A second EY report also found manufacturing output in Scotland is predicted to grow in line with the overall economy for the first time since 2013.

GMB Scotland secretary Gary Smith said: “The loss of 54,600 manufacturing jobs should shame the respective UK and Scottish governments who have overseen this massive decline without response.

“Most recently the impact of the oil price slump on North Sea oil and gas and it’s manufacturing supply chains has been widely felt but every area has it’s own sad story to tell over the last decade; Velux in Glenrothes, Johnnie Walker in Kilmarnock, Remploy in Springburn. We can go on and on.

“The bleed of decent-paid manufacturing jobs has also fuelled in-work poverty. The growth of precarious employment, frequently on the minimum wage, has seen the number of working poor rise to well over 600,000 people in Scotland.

“With more local economic pillars like Carron Phoenix in Falkirk due to end production over the next year and dire forecasts over the impact of Brexit on the Scottish economy, there seems no end in sight for our manufacturing misery.”

But one economist told The Herald: “Although I’ve some sympathy for the broad position this is really just posturing and difficult issues have just ignored.

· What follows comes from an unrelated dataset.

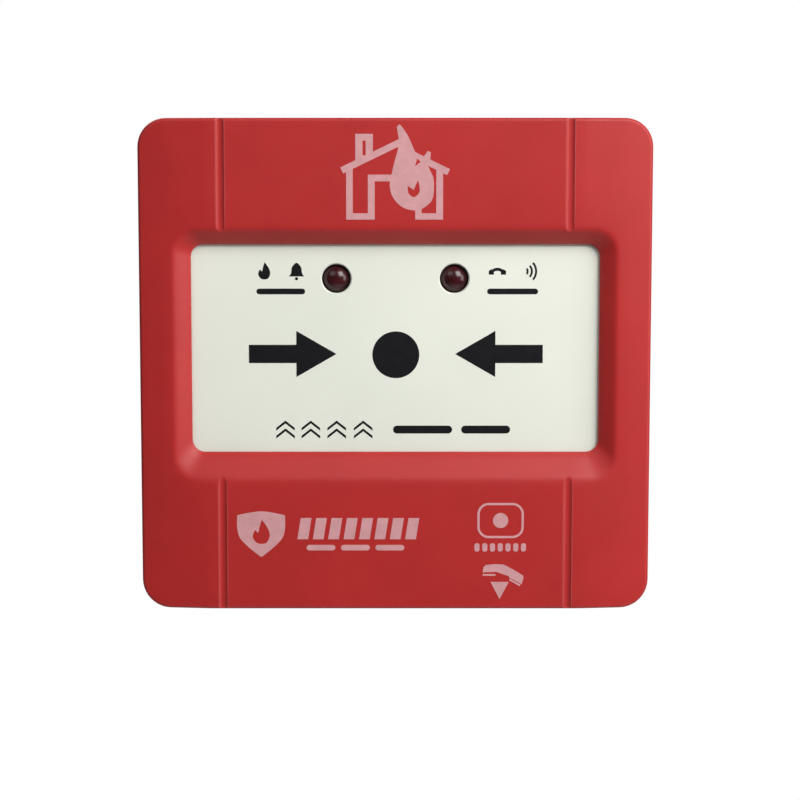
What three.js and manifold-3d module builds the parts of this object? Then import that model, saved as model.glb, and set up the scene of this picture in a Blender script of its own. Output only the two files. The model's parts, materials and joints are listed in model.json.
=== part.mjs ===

“Manufacturing output has continued to rise,so job losses reflect productivity gains. How do we deal with this? What does ‘invest in UK industry’ mean? Some degree of state aid constraints persist in all Brexit scenarios. I’d take these regional stats with a huge pinch of salt.”

Jude Brimble, GMB National Secretary for Manufacturing, said: “If this sad decline is not addressed then post-Brexit Britain and the next generation will surely pay the price.”